Die Autorinnen und Autoren sprechen daher vom „diskursiven Konstrukt“ (S. 28) des „Totalverweigerers“. Seine Bedeutung liegt nicht darin, dass es eine relevante Zahl von Personen gäbe, die mit dieser Bezeichnung sinnvoll beschrieben werden könnten, sondern in der diskursiven Funktion der „Sozialfigur“ (S. 31) des „Totalverweigerers“. Das IAB kommt zu dem Ergebnis:
Damit wird ‚der Totalverweigerer‘ zum Scheinriesen: aus der Ferne – vermittelt über Zeitungsartikel oder in abwertenden Urteilen über bestimmte Gruppen von erwerbsfähigen Leistungsberechtigten – wirkt es, als wäre er vielzählig und daher eine Gefahr für die Finanzierbarkeit der Grundsicherung. (S. 31)
Der Bericht schließt mit einem Zitat aus einer Untersuchung aus dem 2003, die zu dem Ergebnis kam:
„Immer wenn Regierungen ein bis zwei Jahre vor der Wahl stehen und die Konjunktur lahmt, wird die Alarmglocke ,Faulheitsverdacht!' geläutet, auch wenn es keine objektiven Anhaltspunkte dafür gibt, dass die Arbeitslosen fauler geworden sind.“ (Oschmiansky/Schmid/Kull 2003: 3).
Es ist furchtbar – denn worauf läuft das wohl hinaus?
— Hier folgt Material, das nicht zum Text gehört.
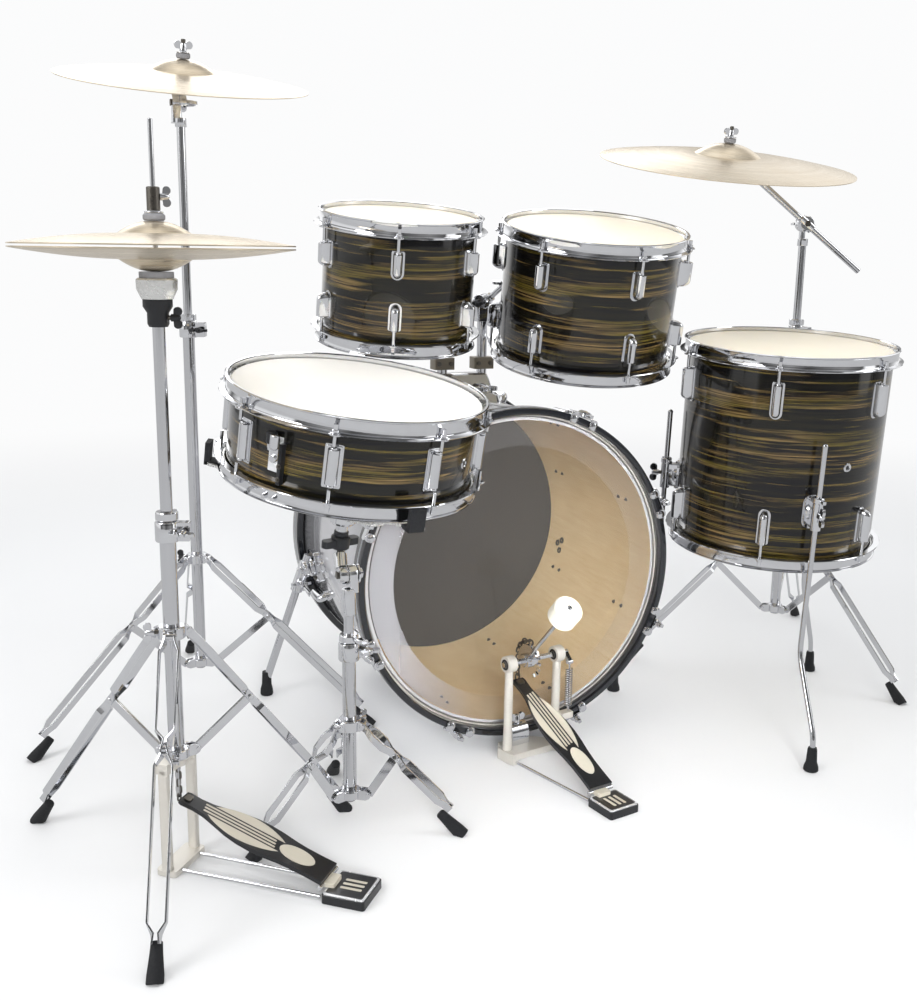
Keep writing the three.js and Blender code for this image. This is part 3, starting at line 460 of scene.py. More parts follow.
def slab(outline, low, high):
    """An outline in XY, anticlockwise, given thickness along Z."""
    count = len(outline)
    corners = [(x, y, low) for x, y in outline] + [(x, y, high) for x, y in outline]
    faces = [tuple(reversed(range(count))), tuple(range(count, 2 * count))]
    faces += [(i, (i + 1) % count, count + (i + 1) % count, count + i) for i in range(count)]
    return corners, faces


def anticlockwise(outline):
    area = sum(a[0] * b[1] - b[0] * a[1] for a, b in zip(outline, outline[1:] + outline[:1])) / 2
    return outline[::-1] if area < 0 else outline


def brick(low, high):
    (x0, y0, z0), (x1, y1, z1) = low, high
    return slab([(x0, y0), (x1, y0), (x1, y1), (x0, y1)], z0, z1)


def round_box(width, height, radius, steps=5):
    """Outline of a rectangle with round corners, centred."""
    points = []
    for cx, cy, start in ((1, -1, -90), (1, 1, 0), (-1, 1, 90), (-1, -1, 180)):
        for i in range(steps + 1):
            a = math.radians(start + 90 * i / steps)
            points.append((cx * (width / 2 - radius) + radius * math.cos(a),
                           cy * (height / 2 - radius) + radius * math.sin(a)))
    return points


def bullet_outline(width, height, corner=2.0, steps=14):
    """Flat at the top, half round at the bottom, centred."""
    half = width / 2
    points = [(half * math.cos(a), -height / 2 + half + half * math.sin(a))
              for a in (math.radians(180 + 180 * i / steps) for i in range(steps + 1))]
    return points + [(half, height / 2 - corner), (half - corner, height / 2),
                     (-half + corner, height / 2), (-half, height / 2 - corner)]


def half_bullet(width, depth, height, dome, sides=16, rows=7):
    """Half of an upright rounded bar, domed at its lower end, standing out along Z."""
    levels = [(height / 2, 0.86), (height / 2 - 1.2, 1.0), (-height / 2 + dome, 1.0)]
    levels += [(-height / 2 + dome - dome * math.sin(a), math.cos(a))
               for a in (math.pi / 2 * i / rows for i in range(1, rows + 1))]
    corners, faces = [], []
    for y, size in levels:
        size = max(size, 0.02)
        corners.extend((width / 2 * size * math.cos(a), y, depth * size * math.sin(a) ** 0.6)
                       for a in (math.pi * i / sides for i in range(sides + 1)))
    count = sides + 1
    for i in range(len(levels) - 1):
        for j in range(sides):
            a = i * count + j
            faces.append((a, a + count, a + count + 1, a + 1))
    faces.append(tuple(range(count)))
    return corners, faces


def lobes(reach, size, boss):
    """Outline of a wing nut's two ears."""
    right = [(boss * 0.8, -boss * 0.7), (reach - size, -size * 0.55)]
    right += [(reach - size + size * math.cos(a), size * 0.35 + size * math.sin(a))
              for a in (math.radians(-60 + 30 * i) for i in range(8))]
    right += [(boss * 0.8, boss * 0.35)]
    return right + [(-x, y) for x, y in reversed(right)]


def wing_nut(reach=15, thick=4, boss=5, height=12):
    ears = moved(slab(lobes(reach, reach * 0.42, boss), -thick / 2, thick / 2),
                 shift(z=height * 0.55) @ turned(90, "X"))
    core = lathe([(0, 0), (boss, 0), (boss * 0.85, height * 0.8), (boss * 0.5, height), (0, height)], 20)
    return joined(core, ears)


def arc_path(centre, radius, start, end, steps, plane="XY"):
    """Points on an arc in degrees; the plane's two letters are the first and second axes."""
    points = []
    for i in range(steps + 1):
        a = math.radians(start + (end - start) * i / steps)
        offset = dict(zip(plane, (radius * math.cos(a), radius * math.sin(a))))
        points.append(tuple(c + offset.get(axis, 0) for c, axis in zip(centre, "XYZ")))
    return points


def smooth_path(points, rounding=12.0, steps=5):
    """A polyline with its corners rounded."""
    points = [Vector(p) for p in points]
    path = [points[0]]
    for before, corner, after in zip(points, points[1:], points[2:]):
        a = (before - corner)
        b = (after - corner)
        reach = min(rounding, a.length / 2.2, b.length / 2.2)
        start, end = corner + a.normalized() * reach, corner + b.normalized() * reach
        for i in range(steps + 1):
            t = i / steps
            path.append(start.lerp(corner, t).lerp(corner.lerp(end, t), t))
    return path + [points[-1]]


def spiral(radius, wire, low, high, turns, sides=8, steps=14):
    path = []
    for i in range(int(turns * steps) + 1):
        a = TAU * i / steps
        path.append((radius * math.cos(a), radius * math.sin(a), low + (high - low) * i / (turns * steps)))
    return swept(path, circle(wire, sides))


# ------------------------------------------------------------------ pieces

FINISH = {}


def piece(name, body, where, parts, replaces=(), bevel=0.0, sharp=32):
    """One object from (shape, finish) pairs in the frame `where`, riding on a CAD body."""
    corners, faces, indices, used = [], [], [], []
    for shape, finish in parts:
        if finish not in used:
            used.append(finish)
        start = len(corners)
        corners.extend(Vector(c) for c in shape[0])
        faces.extend(tuple(start + i for i in side) for side in shape[1])
        indices.extend([used.index(finish)] * len(shape[1]))
    mesh = bpy.data.meshes.new(name)
    mesh.from_pydata([where @ c for c in corners], [], faces)
    place = mesh.attributes.new("place", "FLOAT_VECTOR", "POINT")
    place.data.foreach_set("vector", [value for c in corners for value in c])
    for finish in used:
        mesh.materials.append(FINISH[finish])
    mesh.polygons.foreach_set("material_index", indices)
    mesh.shade_smooth()
    mesh.set_sharp_from_angle(angle=math.radians(sharp))
    made = bpy.data.objects.new(name, mesh)
    bpy.context.scene.collection.objects.link(made)
    if bevel:
        edge = made.modifiers.new("edge", "BEVEL")
        edge.width = bevel / 1000
        edge.segments = 2
        edge.limit_method = "ANGLE"
        edge.angle_limit = math.radians(38)
        edge.harden_normals = False
    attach(made, body)
    if replaces:
        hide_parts(*replaces)
    return made


def tilted(position, axis):
    turn = UP.rotation_difference(Vector(axis).normalized()).to_matrix().to_4x4()
    return KIT @ Matrix.Translation(position) @ turn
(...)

Es wird vermutlich zu einer Reform des SGB II kommen, mit der der Begriff „Bürgergeld“ wieder abgeschafft wird. (Den Begriff „Hartz IV“ muss die CDU nicht wieder einführen, denn die SPD liegt schon am Boden. Außerdem braucht die CDU sie als Mehrheitsbeschafferin.) Aber nennenswerte Einsparungen werden mit der Reform nicht verbunden sein, denn die großen Scharen, die fröhlich Bürgergeld beziehen, anstatt für Geld zu arbeiten, existieren schlicht nicht. Wir haben dazu Daten! Wem könnte das wohl am Ende politisch nützen? Genau: der extremen Rechten, die anbieten wird, dass sie das, was die CDU immer nur ankündige, in vollem Ernst tun werde.
Die Sozialpolitik der CDU zeichnet sich durch eine doppelte Irrationalität aus. Die empirischen Annahmen, auf die sie gestützt wird, sind offensichtlich falsch. Daher können die Effekte, die angeblich erzielt werden sollen, nicht eintreten. Das wird der CDU schaden und dem politischen Gegner rechts außen nützen. Irrational ist das nicht nur in Bezug auf die zumindest vorgebliche sozialpolitische Intention, sondern auch in Bezug auf das vermutlich dahinter stehende Kalkül, der AfD Wählerstimmen abzujagen, indem man Menschen in Armutslagen beschimpft.